This actually happened in my classroom on Friday morning at 9:25am in Northwest Georgia...
Picture a class full of 8th graders. Those finished with their Practice Writing Test on why cell phones shouldn't be banned at school are reading(these kids are serious about reading. Library passes far outweigh restroom ones...but I digress).
As I glance up from the ever growing mound of papers to grade, my eyes hone in on a particular book across the room.
And I gasp in horror.
It is a book known by some in the YA community to promote a psychotic...er, negative relationship with an emotionally, if not physically abusive, love interest. The feminist in me fumes at the harmful messages of the book while the writer in me bristles about the non-sensical plot.
At my gasp, heads jerk up and brows furrow questioningly at me. The reader of said book realizes I'm staring at her. "What?" she demands in a tone that teenage girls have perfected.
"You're reading....that book."
Now that I have the entire class's attention, not just the reader's, I fumble for the right words. "That book seems to promote a negative image of what relationships should be. You do know, it's not normal for a boy to stalk or want to kill you, right?"
The reader looks at me as if I've just said the dumbest thing on the planet(another look teenagers have perfeted). She rolls her eyes while saying, "Well, duh! Of course I do."
My utter and total surprise makes her laugh. "I'd never let a boy treat me like that. I just think the story is cool."
Other girls lean over and examine the cover. "Ooh, what's it about?" "Can I check it out after you do?" and then finally another honest female matter of factly states, "You do know when we hear a book is bad, we just want to read it even more to see what it's really about?"
Yeah, I kinda do. Cause I've seen negative Goodreads or Amazon reviews that have made me stroke my chin and go, "Hmm, wonder if that's really true?" I stop the chin stroking and pick up the book to see for myself whether I agree or disagree. The ol' "Curiosity killed the cat" at its finest.
So, what does this have to do with anything about what happened last week?
First, I think we YA writers sometimes forget who our true audience is. Teenagers. And those teenagers for the most part DO NOT read Amazon or Goodreads reviews. They do not follow authors on twitter or facebook.
What they do is walk into a library and literally judge a book by its cover. Or they take the time to read the blurb and see if it sounds cool. Or they take actual teen word of mouth like my students do.
When we forget who our true audience is, it often skews our own opinions. My student didn't need to read The Feminine Mystique or know anything about Feminist criticism. Her common sense told her it was wrong, and she was able to form her own opinion why. I hope to God that most young women reading books like that book and others will be blessed with the same common sense. However, not all young women do. I watched two students I taught in 8th & 9th grade break up because "he wasn't an Edward!" Scary stuff!!

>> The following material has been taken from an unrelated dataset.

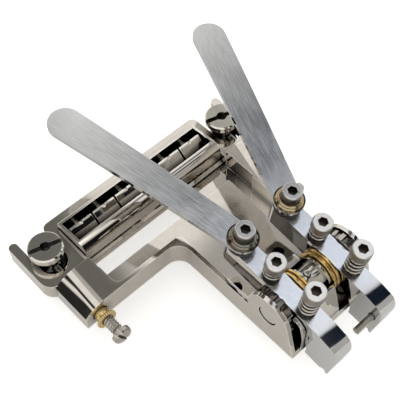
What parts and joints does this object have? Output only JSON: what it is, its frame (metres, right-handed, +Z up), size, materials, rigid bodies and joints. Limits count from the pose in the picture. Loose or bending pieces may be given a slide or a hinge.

I think it can probably be said that us "oldsters" reading YA bring a hella lot of baggage to our YA reads. We're not going to view books the same way because of our wisdom, education, or personal experiences. I often wonder what 12-18 yr old Krista would have thought about some of the Young Adult I read now. At that age, YA was completely out of the equation for me. I was reading VC Andrews(no comments from the peanut gallery!) and Danielle Steel.
And I think all of this ties back clumzily to the multiple Goodreads craziness that happened this week as well as reviews in general. Just like my student's reaction to me "talking down to her", I think most teens would be appalled at what has gone on the past week. I think they would expect us to grow-up and act like the adults we're supposed to be. With that said, something must be learned by authors on how to react to negative reviews. The YA community must try to distance themselves from mob mentality or hopping on a bandwagons--good or bad. Promoting a clique like . Instead of focusing so much on twitter time, reach out to schools. Contact librarians and teachers about talking with their students.
We've got to realize the bigger picture. It shouldn't be about 5 Star Goodreads or Amazon reviews. It should be about people connecting with our stories. Somewhere there's a lot of our target audience who, as my student did, get in trouble for missing dinner because they are so enthralled by a book's plot.
At the end of the day, becoming a writer for me is based on the same theory as why I became a teacher. It's not because of the money...it's because I wanted to tell my story and have someone enjoy and treasure it.